I'm starting to really sike myself out by reading some of the posts in this forum and need some guidance. Do we need to have a pretty solid base knowledge of basic electronics topics not shown on the NCEES topic breakdown? It looks like almost everything on there is power related. Some topics are an obvious study like everything regarding circuit analysis, but would studying transistors, discrete logic etc. really have any value? I just keep drilling practice problems at this point and keep getting quicker and my errors are getting less and less, but I want to make sure I'm not missing some key subjects that cause me to lose my mojo during the exam. Any past takers have some insight?


----------



## Flyer_PE (Oct 11, 2011)

Basic engineering economics would probably be a good one for a couple of easy points. Since they changed the format of the exam, I would argue that there is no longer a need to worry about transistor, op amp, and logic circuits. I'm basing this opinion on the current exam specifications and the NCEES sample problems.


----------



## rick.conner (Oct 12, 2011)

it would be awesome to hear what someone has to say that has taken the exam. non-linear problems are tough!


----------



## DK PE (Oct 13, 2011)

It may be awesome but it would also be breaking the agreement everyone signed before taking the test and risking their license. I'm sure you're familiar with the exam specification but here is an excerpt from http://www.ncees.org/Exams/PE_exam.php If you haven't reviewed the exam specs and % of various topics, I'd recommend it highly.
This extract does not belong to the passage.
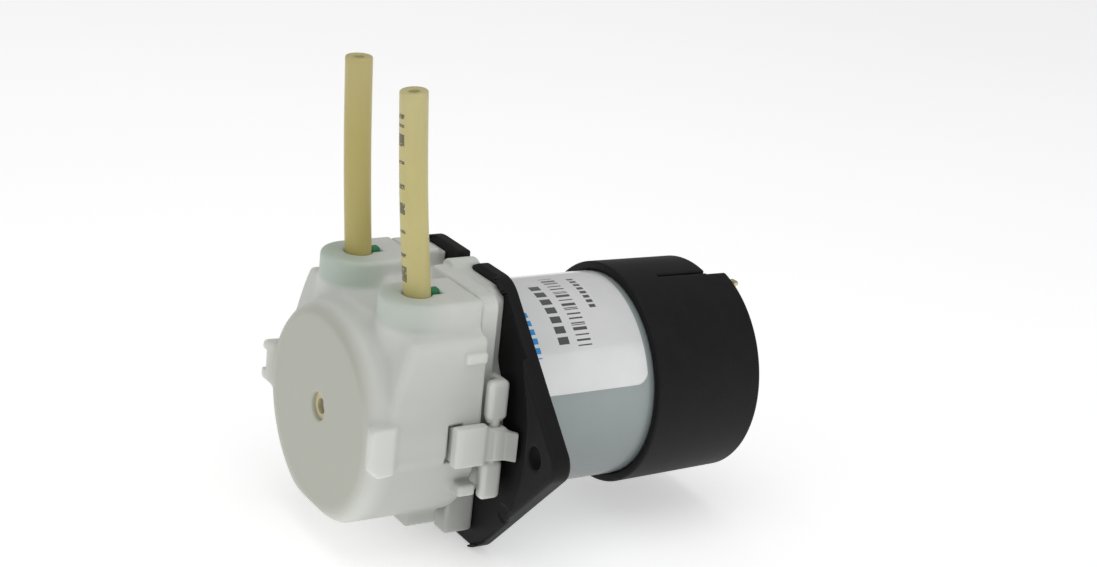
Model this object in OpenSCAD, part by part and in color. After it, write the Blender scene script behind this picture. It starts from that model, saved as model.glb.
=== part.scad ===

B. Devices and Power Electronic Circuits	9%
1. Battery characteristics and ratings

2. Power supplies

3. Relays, switches, and PLCs

4. Variable-speed drives


----------



## knight1fox3 (Oct 13, 2011)

DK PE said:


> It may be awesome but it would also be breaking the agreement everyone signed before taking the test and risking their license. I'm sure you're familiar with the exam specification but here is an excerpt from http://www.ncees.org/Exams/PE_exam.php If you haven't reviewed the exam specs and % of various topics, I'd recommend it highly.
> 
> B. Devices and Power Electronic Circuits	9%
> 1. Battery characteristics and ratings
> ...


+1


----------



## Peele1 (Oct 20, 2011)

DK PE said:


> It may be awesome but it would also be breaking the agreement everyone signed before taking the test and risking their license. I'm sure you're familiar with the exam specification but here is an excerpt from http://www.ncees.org/Exams/PE_exam.php If you haven't reviewed the exam specs and % of various topics, I'd recommend it highly.
> 
> B. Devices and Power Electronic Circuits	9%
> 1. Battery characteristics and ratings
> ...


I don't see "transistors or discrete logic" listed. NCEES won't give a question on a topic not listed.

However, you may need to know something about circuits to do a question on another topic, so you may want to take some reference materials.

To see more about what is and isn't covered, look at the descriptions of the various tests, and interpolate the subjects.


----------